Schopenhauer's enthusiasm was warmer but no less reconstructive. He read the Upanishads through Kant, finding the distinction between Brahman and maya as confirmation of his own division between will and representation. The Hindu texts did not transform his system so much as authorize it, lending the prestige of antiquity to a thoroughly nineteenth-century European pessimism.

Takeaway

Appropriation is rarely simple theft; it is more often translation in service of one's own questions. The deeper task is asking whose questions get to organize the encounter.

The Texture of Distortion and Insight

It would be too easy to dismiss the European encounter as pure misreading. Schopenhauer's recognition that the Upanishadic teaching of tat tvam asi—that thou art—articulates a profound non-dualism is genuinely illuminating, even where his framing through Kantian transcendentalism distorts the soteriological context. Hegel's grasp of the dialectical movement in certain Vedantic arguments was real philosophical perception.

The distortions were equally real and often structural. The category 'Hinduism' itself was largely a European construction, imposing a religious unity on what was a vast and contentious philosophical landscape. The reduction of Hindu thought to Vedanta, and Vedanta to Advaita, erased the rigorous logical traditions of Nyaya, the atomism of Vaisheshika, the sophisticated phenomenology of Yoga, the dualism of Samkhya.

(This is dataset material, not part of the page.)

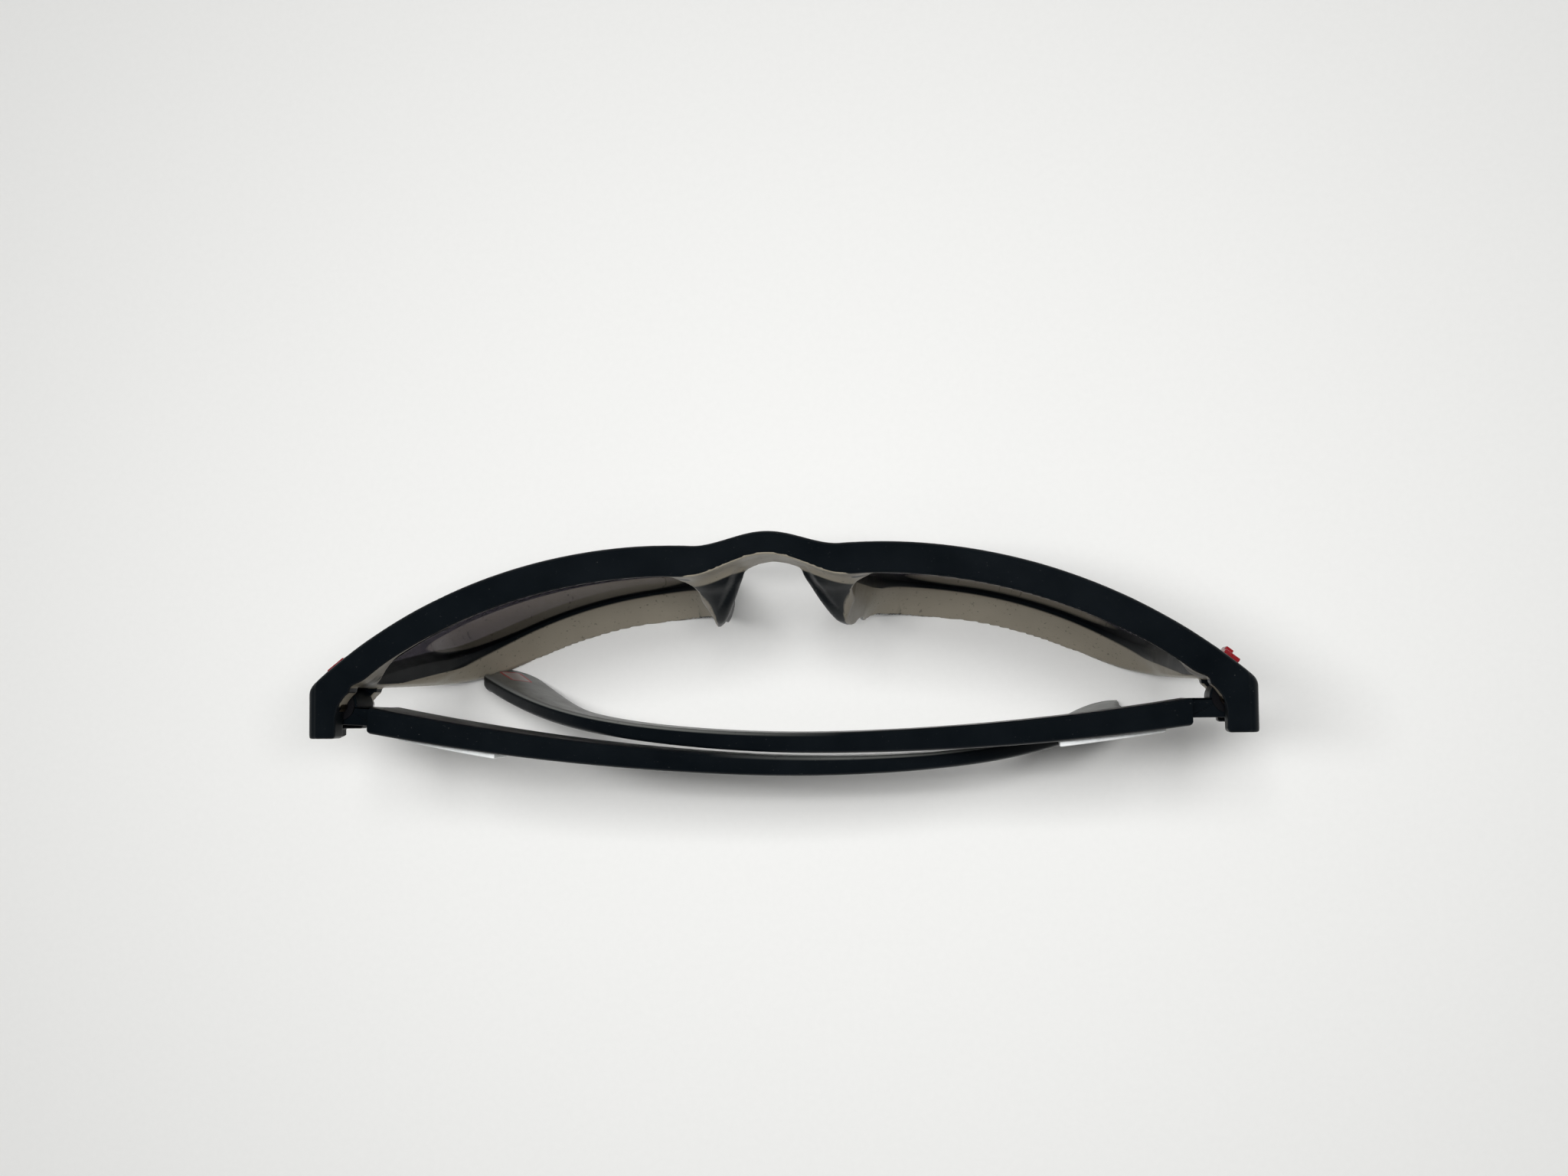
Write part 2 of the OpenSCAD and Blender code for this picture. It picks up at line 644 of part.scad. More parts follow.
// Depth of the part at rest, for an origin at the middle of its foot
function folded_y(fold, p) = axis_y + p.x * sin(fold) + p.y * cos(fold);
back_most = max([for (p = plan_points) folded_y(left_fold, p)]);
middle_y = (back_most - bridge_out) / 2;

module placed() { translate([0, -middle_y, 0]) children(); }

placed() front_frame();
placed() lens();  // lens_left
placed() mirror([1, 0, 0]) lens();  // lens_right
placed() color([0.05, 0.06, 0.08]) at_left(left_fold) temple_body();  // temple_left
placed() color([0.05, 0.06, 0.08]) at_right(right_fold) temple_body();  // temple_right
placed() hinge_screw();  // hinge_screw_left
placed() mirror([1, 0, 0]) hinge_screw();  // hinge_screw_right
placed() screw_insert();  // screw_insert_left
placed() mirror([1, 0, 0]) screw_insert();  // screw_insert_right
placed() hinge_washers();  // hinge_washers_left
placed() mirror([1, 0, 0]) hinge_washers();  // hinge_washers_right
placed() color([0.82, 0.83, 0.83]) at_left(left_fold) badge_solid(false);  // badge_left
placed() color([0.82, 0.83, 0.83]) at_right(right_fold) badge_solid(false);  // badge_right
placed() corner_stud();  // corner_stud_left
placed() mirror([1, 0, 0]) corner_stud();  // corner_stud_right
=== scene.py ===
"""Looks of a pair of sunglasses that stands on its rims with both arms folded.

The front, the arms, the lenses, the plates and the studs are worked out with numpy and stand
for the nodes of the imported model. Screws, inserts and washers stay as packed and get a finish.
Lengths in the shape functions are millimetres, x to the wearer's left, y to the back, z up,
with y counted from the front's foremost curve; a mesh is moved to the row frame at the end.
"""

import json
import math
from functools import partial

import bpy
import numpy as np
from bpy.props import FloatProperty, FloatVectorProperty, PointerProperty
from bpy.types import Operator, Panel, PropertyGroup
from mathutils import Matrix


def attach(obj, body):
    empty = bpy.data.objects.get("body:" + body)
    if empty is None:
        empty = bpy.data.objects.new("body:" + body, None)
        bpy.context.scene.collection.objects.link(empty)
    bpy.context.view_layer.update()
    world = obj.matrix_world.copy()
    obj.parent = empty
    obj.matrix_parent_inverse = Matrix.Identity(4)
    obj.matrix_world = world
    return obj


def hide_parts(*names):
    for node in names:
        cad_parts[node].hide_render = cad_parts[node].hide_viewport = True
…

More subtly, European interpreters consistently mistook the genre of Hindu philosophical texts. The Upanishads were read as systematic treatises rather than as condensed teachings embedded in ritual and pedagogical contexts. The Gita was abstracted from the Mahabharata's narrative and ethical complexity. Philosophy was extracted from its lived setting and presented as disembodied doctrine.

What emerged was a hybrid—neither Hindu philosophy as Indian thinkers practiced it, nor European philosophy as it had been before the encounter, but something new. This hybrid then traveled back. Indian reformers like Vivekananda and Radhakrishnan, educated in colonial institutions, would later present Hindu philosophy to the world in categories partly shaped by the very European interpretations they sought to correct.

Takeaway

Cultural translation does not produce a faithful copy or a pure distortion, but a third thing that then circulates and reshapes both source and destination. The hybrid often outlives the original encounter.

The European discovery of Hindu metaphysics was less a discovery than a construction—shaped by colonial archives, Romantic longings, and Idealist ambitions. Yet to call it merely construction misses what was genuinely created in the encounter.

Concepts crossed and transformed. Brahman entered European philosophical vocabulary; Kantian categories shaped how modern Hindu thinkers articulated their own traditions. The exchange was unequal, distorted, and intellectually generative all at once.

Reading this history carefully teaches us something about all cross-cultural intellectual exchange: it is never neutral, never complete, and never finished. The hybrids it produces become the materials from which future encounters will be made.